Cellular activities are dictated by proteins. Deciphering how proteins interact in a healthy or diseased state is a key area of interest in biology. Eventually, this will facilitate the development of drugs for many diseases including cancer, which is ultimately the result of misregulated protein homeostasis.
In recent years, affinity purification coupled to mass spectrometry (AP-MS) has been the preferred method to identify cellular protein-protein interactions. Unfortunately, AP-MS experiments typically require large amounts (millions of cells) of input material. For this reason, AP-MS studies are mostly restricted to cancer cell lines that can be grown in large quantities in vitro. Cristina Furlan and René Dirks from the groups of Michiel Vermeulen and Hendrik Marks, research theme Cancer development and immune defense, teamed up to address these limitations by developing a low input AP-MS workflow, called on-chip AP-MS, which can be used to perform AP-MS experiments using a few micrograms of lysate from a few thousand cells. This was achieved by implementing an AP-MS method in a automated, microfluidic device from the company Fluidigm using nanoliter volumes.

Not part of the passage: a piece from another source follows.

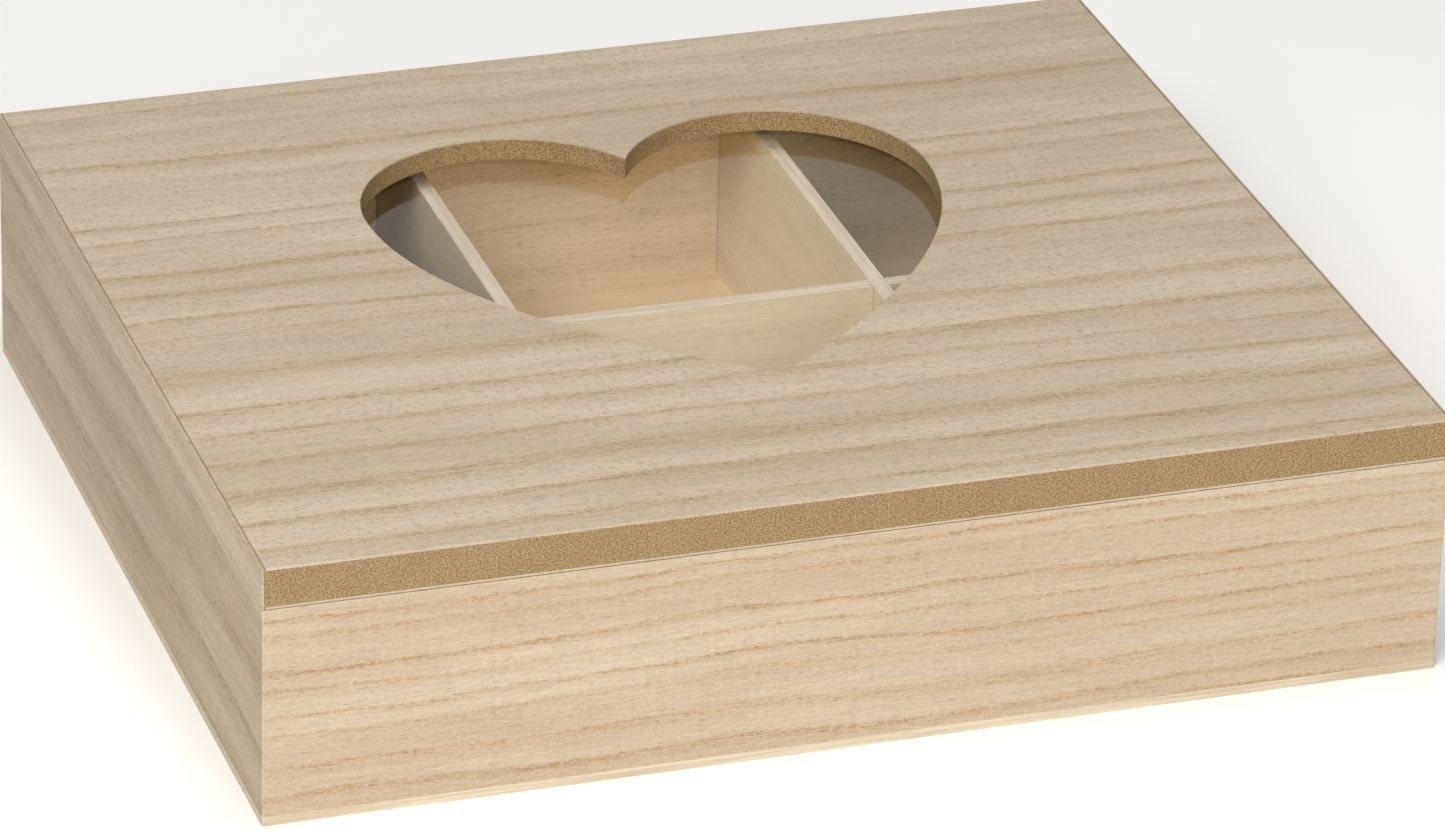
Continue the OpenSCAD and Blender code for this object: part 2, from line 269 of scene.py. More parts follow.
height_slack = 1e-5
soft_angle = math.radians(18)
rim_arris = 0.1 * MM
slat_arris = 0.25 * MM
band_arris = 0.06 * MM
top_skin_arris = 0.08 * MM
under_skin_arris = 0.04 * MM
for name in ("front_wall", "back_wall", "left_wall", "right_wall"):
    sand(name, [rim_z], rim_arris)
for name in ("left_divider", "right_divider", "cross_divider"):
    sand(name, [divider_z], slat_arris)
for name in ("lid_left_band", "lid_right_band"):
    sand(name, [lid_low, lid_high], band_arris)
sand("base_board", [0, base_high.z], slat_arris)
sand("lid_top_veneer", [lid_high], top_skin_arris)
sand("lid_bottom_veneer", [lid_low], under_skin_arris)
no_edge_here = 2
sand("lid_core", [no_edge_here], rim_arris)
prepared = [piece.name for piece in nodes.values() if "arris" in piece.modifiers]
print("boards with the four modifiers:", len(prepared))

# %% [markdown]
# ## Patterns in millimetres
# Wood and dust are easiest to think of in millimetres, so a point's place is first scaled from metres. A
# pattern is then stretched by three numbers: how many of its features fit in a millimetre along X, Y and
# Z. Few along and many across make fibres, and three equal numbers make felt or cloud. A smooth step turns
# a pattern into a mask.


# %% Build the patterns
def in_mm(tree, places):
    """The same places, counted in millimetres."""
    return add(tree, "ShaderNodeVectorMath", {0: places, "Scale": 1 / MM}, operation="SCALE").outputs[0]


def stretch(tree, vector, *scale):
    """Scales a vector by three numbers."""
    return add(tree, "ShaderNodeVectorMath", {0: vector, 1: scale}, operation="MULTIPLY").outputs[0]


def noise(tree, vector, scale, detail=2.0, roughness=0.5):
    """Noise from 0 to 1 in a stretched space."""
    links = {"Vector": stretch(tree, vector, *scale), "Scale": 1.0, "Detail": detail, "Roughness": roughness}
    return add(tree, "ShaderNodeTexNoise", links).outputs["Fac"]


def cells(tree, vector, scale):
    """Cells in a stretched space: the distance to the nearest centre, and a random number for each cell."""
    made = add(tree, "ShaderNodeTexVoronoi", {"Vector": stretch(tree, vector, *scale), "Scale": 1.0})
    lot = add(tree, "ShaderNodeSeparateXYZ", {0: made.outputs["Color"]}).outputs[0]
    return made.outputs["Distance"], lot


def remap(tree, value, low, high, to_low=0.0, to_high=1.0):
    """Moves value from one range to another along a smooth step."""
    links = {"Value": value, "From Min": low, "From Max": high, "To Min": to_low, "To Max": to_high}
    return add(tree, "ShaderNodeMapRange", links, interpolation_type="SMOOTHSTEP").outputs[0]


print("patterns: noise, cells and remap")

# %% [markdown]
# ## Shared effects
# An effect that several materials use, such as grain, is built once as a shader group with named inputs
# and outputs. A material then places the group, gives it its own values and links what comes out to its
# own Principled shader.


# %% Start a shared effect
def group(name, inputs, outputs):
    """An empty shader group with named sockets, and its two ends."""
    tree = bpy.data.node_groups.new(name, "ShaderNodeTree")
    kinds = {"value": "NodeSocketFloat", "vector": "NodeSocketVector", "colour": "NodeSocketColor"}
    for socket, kind, start in inputs:
        made = tree.interface.new_socket(socket, in_out="INPUT", socket_type=kinds[kind])
        if start is not None:
            made.default_value = start
    for socket, kind in outputs:
        tree.interface.new_socket(socket, in_out="OUTPUT", socket_type=kinds[kind])
    return tree, tree.nodes.new("NodeGroupInput").outputs, tree.nodes.new("NodeGroupOutput").inputs


print("shared effects to come: grain, worn arris, glue line, planing nicks")

# %% [markdown]
# ## Paulownia grain
# Paulownia is a pale, fast-grown wood. Each year's growth starts with a line of wide pores, which is cut
# open by the saw and shows as a golden brown, grainy line, and then fades. A flat pattern would smear on
# the edges of a board, so the grain is made in three dimensions: rings round a distant pith. Slow noise
# bends them over a hand's width, small noise over a finger's, and rough noise frays them. Each year gets
# its own random strength. Every board takes the same group with its own place in the tree.

# %% Build the rings
wood, given, result = group(
    "wood_grain",
    [("Coordinates", "vector", None), ("Ring Spacing", "value", 6.0), ("Line Strength", "value", 0.6),
     ("Pore Strength", "value", 0.6), ("Fibre Strength", "value", 0.3), ("Grit Strength", "value", 0.4),
     ("Pale Colour", "colour", (0.7, 0.56, 0.4, 1)), ("Deep Colour", "colour", (0.58, 0.45, 0.3, 1)),
     ("Line Colour", "colour", (0.45, 0.29, 0.13, 1))],
    [("Colour", "colour"), ("Height", "value"), ("Lines", "value")])
fine = in_mm(wood, given["Coordinates"])
from_pith = add(wood, "ShaderNodeVectorMath", {0: stretch(wood, fine, 0, 1, 1)}, operation="LENGTH")

slow_reach_mm = 9.0
small_reach_mm = 1.5
rough_reach_mm = 2.2
slow_bend = calc(wood, "MULTIPLY", noise(wood, fine, (0.011, 0.03, 0.03), detail=2), slow_reach_mm)
small_bend = calc(wood, "MULTIPLY", noise(wood, fine, (0.05, 0.2, 0.2), detail=3), small_reach_mm)
rough_bend = noise(wood, fine, (1.1, 2.2, 2.2), detail=2, roughness=0.8)
rough_bend = calc(wood, "MULTIPLY", rough_bend, rough_reach_mm)
radius = calc(wood, "ADD", from_pith.outputs["Value"], calc(wood, "ADD", slow_bend, small_bend))
radius = calc(wood, "ADD", radius, rough_bend)

years = calc(wood, "DIVIDE", radius, given["Ring Spacing"])
wander_pace = 0.45
wander_in_years = 1.6
weather_links = {"W": calc(wood, "MULTIPLY", years, wander_pace), "Scale": 1.0, "Detail": 1.0}
weather = add(wood, "ShaderNodeTexNoise", weather_links, noise_dimensions="1D").outputs["Fac"]
years = calc(wood, "ADD", years, calc(wood, "MULTIPLY", weather, wander_in_years))
season = calc(wood, "FRACT", years)

weakest_year = 0.35
vigour = add(wood, "ShaderNodeTexWhiteNoise", {"W": calc(wood, "FLOOR", years)}, noise_dimensions="1D")
vigour = calc(wood, "MULTIPLY", vigour.outputs["Value"], 1 - weakest_year)
vigour = calc(wood, "ADD", vigour, weakest_year)
print("rings:", len(wood.nodes), "nodes")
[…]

With the development of on-chip AP-MS, clinical samples, rare cell types and organoids, which are difficult to obtain in large quantities, can now be investigated using interaction proteomics studies. The field of mass spectrometry-based interaction proteomics is thus taking an important next step towards applications in biology and medicine which thus far, due to technical constraints, have remained elusive. This study was recently published in Nature Communications.